[Raw data start]

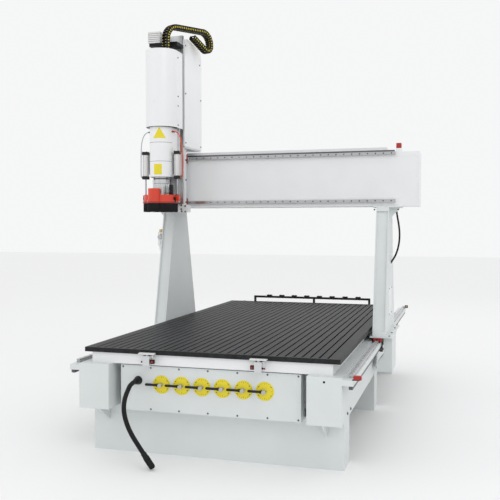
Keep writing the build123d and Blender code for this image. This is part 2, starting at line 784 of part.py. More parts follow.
upper_z = (carriage_z0 + 615, tower_top - 163)
lower_z = (carriage_z0 + 230, upper_z[0] - 2)
upper = half_round_cover(cover_half_upper, axis_y + 15, z_plate_y1 + 6, upper_z, 85)
lid = extrude(
    Pos(0, 0, upper_z[1] - 3) * cover_outline(cover_half_upper, axis_y + 15, z_plate_y0 - 3, 1), 3
)
lid -= block((cx + 10, cx + 95), (axis_y - 62, axis_y + 22), (upper_z[1] - 4, upper_z[1] + 1))
save("upper_cover", upper + lid)
save("lower_cover", half_round_cover(cover_half_lower, axis_y, z_plate_y0, lower_z, 72))

body_z = (carriage_z0 + 47, carriage_z0 + 355)
spindle = post(cx, axis_y, body_z, spindle_r) + post(cx, axis_y, (body_z[0] - 17, body_z[0]), nose_r)
spindle -= post(cx, axis_y, (body_z[0] - 20, body_z[1] - 28), rotor_r + fit_gap)
rotor = post(cx, axis_y, (body_z[0] - 18, body_z[1] - 30), rotor_r)
rotor += post(cx, axis_y, (body_z[0] - 42, body_z[0] - 18), 31)
rotor += post(cx, axis_y, (body_z[0] - 77, body_z[0] - 42), 20)
collet_length = 40
rotor -= post(cx, axis_y, (body_z[0] - 78, body_z[0] - 77 + collet_length), collet_r)
save("spindle_rotor", rotor)
clamp_half = spindle_r + 11
clamp = block((cx - clamp_half, cx + clamp_half), (axis_y - 46, z_plate_y0), (z_plate_z[0] + 5, body_z[1] - 8))
save("spindle_body", spindle, clamp - post(cx, axis_y, (z_plate_z[0], body_z[1]), spindle_r))

# ---------------------------------------------------------------- dust hood
cylinder_z = (lower_z[0] - 15, lower_z[0] + 200)
cap_height, cap_half, barrel_r, piston_r = 25, 22.5, 20, 16
barrels = []
for side in (-1, 1):
    x = cx + side * hood_cylinder_offset
    barrel = centred(x, axis_y, cylinder_z[0], 2 * cap_half, 2 * cap_half, cap_height)
    barrel += centred(x, axis_y, cylinder_z[1] - cap_height, 2 * cap_half, 2 * cap_half, cap_height)
    barrel += post(x, axis_y, cylinder_z, barrel_r)
    barrel -= post(x, axis_y, (cylinder_z[0] + cap_height, cylinder_z[1] - cap_height), piston_r)
    barrels.append(barrel - post(x, axis_y, (cylinder_z[0] - 1, cylinder_z[0] + 30), hood_rod_r + fit_gap))
save("hood_cylinders", *barrels)

hood_z0 = carriage_z0 + 25
hood_flange, hood_top, brush_length = hood_z0 + 25, hood_z0 + 65, 67
hood_hole_r = spindle_r + hood_gap
port_x, port_y = cx - 12, axis_y - (hood_hole_r + port_r + 1)


def hood_outline(inset):
    main = Pos(cx, axis_y - 16) * RectangleRounded(2 * (130 - inset), 2 * (114 - inset), 90 - inset)
    return main + Pos(port_x, port_y) * Circle(port_r + 8 - inset)


def hood_ring(outer_inset, inner_inset, z):
    ring = hood_outline(outer_inset) - hood_outline(inner_inset)
    return extrude(Pos(0, 0, z[0]) * ring, z[1] - z[0])


hood = hood_ring(0, 12, (hood_z0, hood_flange)) + hood_ring(8, 12, (hood_flange, hood_top))
roof = extrude(Pos(0, 0, hood_top - 4) * hood_outline(8), 4)
roof -= post(cx, axis_y, (hood_top - 5, hood_top + 1), hood_hole_r)
hood += roof + post(port_x, port_y, (hood_top - 4, hood_top + 47), port_r)
hood -= post(port_x, port_y, (hood_top - 5, hood_top + 48), port_r - port_wall)
for side in (-1, 1):
    x = cx + side * hood_cylinder_offset
    hood += block((x - 17, x + 17), (axis_y - 15, axis_y + 15), (hood_flange - 5, hood_top))
save("dust_hood", hood - post(cx, axis_y, (hood_z0 - 1, hood_top + 1), hood_hole_r))
save("brush_skirt", hood_ring(3, 15, (hood_z0 - brush_length, hood_z0)))

piston_z = hood_top + 205
rods = []
for side in (-1, 1):
    x = cx + side * hood_cylinder_offset
    rods.append(post(x, axis_y, (hood_top, piston_z + 12), hood_rod_r) + post(x, axis_y, (piston_z, piston_z + 12), piston_r - 0.1))
save("hood_rods", *rods)
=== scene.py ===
import json
import math
import random

import bmesh
import bpy
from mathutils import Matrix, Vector


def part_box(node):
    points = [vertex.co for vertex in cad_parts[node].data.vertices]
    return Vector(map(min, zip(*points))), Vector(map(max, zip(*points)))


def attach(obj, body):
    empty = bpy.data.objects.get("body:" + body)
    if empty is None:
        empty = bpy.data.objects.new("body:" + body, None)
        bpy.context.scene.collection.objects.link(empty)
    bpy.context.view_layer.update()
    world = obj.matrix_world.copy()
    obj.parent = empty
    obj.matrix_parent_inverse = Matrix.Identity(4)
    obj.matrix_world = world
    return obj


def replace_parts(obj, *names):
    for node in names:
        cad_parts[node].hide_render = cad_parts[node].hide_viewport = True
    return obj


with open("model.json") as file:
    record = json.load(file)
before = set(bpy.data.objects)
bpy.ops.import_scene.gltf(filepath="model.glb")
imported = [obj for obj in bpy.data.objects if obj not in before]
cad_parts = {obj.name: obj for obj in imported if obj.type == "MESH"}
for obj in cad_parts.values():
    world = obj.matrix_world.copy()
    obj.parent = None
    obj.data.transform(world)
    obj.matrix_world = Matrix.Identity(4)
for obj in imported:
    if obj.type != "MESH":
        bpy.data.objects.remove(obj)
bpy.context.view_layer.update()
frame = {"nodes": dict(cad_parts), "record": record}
nodes = frame["nodes"]
random.seed(4)
scene = bpy.context.scene
X, Y, Z = Vector((1, 0, 0)), Vector((0, 1, 0)), Vector((0, 0, 1))

# ------------------------------------------------------------------ camera, at the photo's place
camera_data = bpy.data.cameras.new("camera")
camera_data.lens = 52.47
camera_data.sensor_width = 36
camera_data.clip_end = 100
camera = bpy.data.objects.new("camera", camera_data)
camera.location = (1.456, -5.728, 1.417)
camera.rotation_euler = (math.radians(88.194), 0, math.radians(16.330))
scene.collection.objects.link(camera)
scene.camera = camera

# ------------------------------------------------------------------ places, from the frame
panel_lo, panel_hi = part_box("valve_panel")
panel_y = panel_lo[1]
front_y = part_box("plinths")[0][1]
rotor_lo, rotor_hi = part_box("spindle_rotor")
axis_x, axis_y = (rotor_lo[0] + rotor_hi[0]) / 2, (rotor_lo[1] + rotor_hi[1]) / 2
beam_lo, beam_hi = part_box("gantry_beam")
hood_lo, hood_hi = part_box("dust_hood")


# ------------------------------------------------------------------ materials
def material(name, color, rough, metal=0.0, grain=900, bump=0.05, depth=0.0004, stain=0.06,
             stretch=(1, 1, 1), coat=0.0, accent=None, accent_scale=6):
    """A surface with a fine grain in its relief, and slow changes of colour and gloss."""
    m = bpy.data.materials.new(name)
    m.use_nodes = True
    tree = m.node_tree
    shader = tree.nodes["Principled BSDF"]
    add, link = tree.nodes.new, tree.links.new
    place = add("ShaderNodeTexCoord")
    scale = add("ShaderNodeMapping")
    scale.inputs["Scale"].default_value = stretch
    link(place.outputs["Object"], scale.inputs["Vector"])
    fine, slow = add("ShaderNodeTexNoise"), add("ShaderNodeTexNoise")
    fine.inputs["Scale"].default_value = grain
    fine.inputs["Detail"].default_value = 3
    slow.inputs["Scale"].default_value = accent_scale
    slow.inputs["Detail"].default_value = 6
    link(scale.outputs[0], fine.inputs["Vector"])
    link(scale.outputs[0] if accent else place.outputs["Object"], slow.inputs["Vector"])
    ramp = add("ShaderNodeValToRGB")
    dark = tuple(c * (1 - stain) for c in color)
    ramp.color_ramp.elements[0].position = 0.3
    ramp.color_ramp.elements[0].color = (*(accent or dark), 1)
    ramp.color_ramp.elements[1].position = 0.7
    ramp.color_ramp.elements[1].color = (*color, 1)
    link(slow.outputs["Fac"], ramp.inputs["Fac"])
    link(ramp.outputs["Color"], shader.inputs["Base Color"])
    gloss = add("ShaderNodeMapRange")
    gloss.inputs["To Min"].default_value = max(0.03, rough - 0.07)
    gloss.inputs["To Max"].default_value = min(1.0, rough + 0.07)
    link(slow.outputs["Fac"], gloss.inputs["Value"])
    link(gloss.outputs[0], shader.inputs["Roughness"])
    relief = add("ShaderNodeBump")
    relief.inputs["Strength"].default_value = bump * 10
    relief.inputs["Distance"].default_value = depth
    link(fine.outputs["Fac"], relief.inputs["Height"])
    link(relief.outputs[0], shader.inputs["Normal"])
    shader.inputs["Metallic"].default_value = metal
    shader.inputs["Coat Weight"].default_value = coat
    return m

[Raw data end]

** Given task **
Reproduce, without alteration, solely the lines beginning at the line that includes "piston_z = hood_top + 205" and ending at the line that includes "Vector((0, 0, 1))", both lines included.

** Written reply **
piston_z = hood_top + 205
rods = []
for side in (-1, 1):
    x = cx + side * hood_cylinder_offset
    rods.append(post(x, axis_y, (hood_top, piston_z + 12), hood_rod_r) + post(x, axis_y, (piston_z, piston_z + 12), piston_r - 0.1))
save("hood_rods", *rods)
=== scene.py ===
import json
import math
import random

import bmesh
import bpy
from mathutils import Matrix, Vector


def part_box(node):
    points = [vertex.co for vertex in cad_parts[node].data.vertices]
    return Vector(map(min, zip(*points))), Vector(map(max, zip(*points)))


def attach(obj, body):
    empty = bpy.data.objects.get("body:" + body)
    if empty is None:
        empty = bpy.data.objects.new("body:" + body, None)
        bpy.context.scene.collection.objects.link(empty)
    bpy.context.view_layer.update()
    world = obj.matrix_world.copy()
    obj.parent = empty
    obj.matrix_parent_inverse = Matrix.Identity(4)
    obj.matrix_world = world
    return obj


def replace_parts(obj, *names):
    for node in names:
        cad_parts[node].hide_render = cad_parts[node].hide_viewport = True
    return obj


with open("model.json") as file:
    record = json.load(file)
before = set(bpy.data.objects)
bpy.ops.import_scene.gltf(filepath="model.glb")
imported = [obj for obj in bpy.data.objects if obj not in before]
cad_parts = {obj.name: obj for obj in imported if obj.type == "MESH"}
for obj in cad_parts.values():
    world = obj.matrix_world.copy()
    obj.parent = None
    obj.data.transform(world)
    obj.matrix_world = Matrix.Identity(4)
for obj in imported:
    if obj.type != "MESH":
        bpy.data.objects.remove(obj)
bpy.context.view_layer.update()
frame = {"nodes": dict(cad_parts), "record": record}
nodes = frame["nodes"]
random.seed(4)
scene = bpy.context.scene
X, Y, Z = Vector((1, 0, 0)), Vector((0, 1, 0)), Vector((0, 0, 1))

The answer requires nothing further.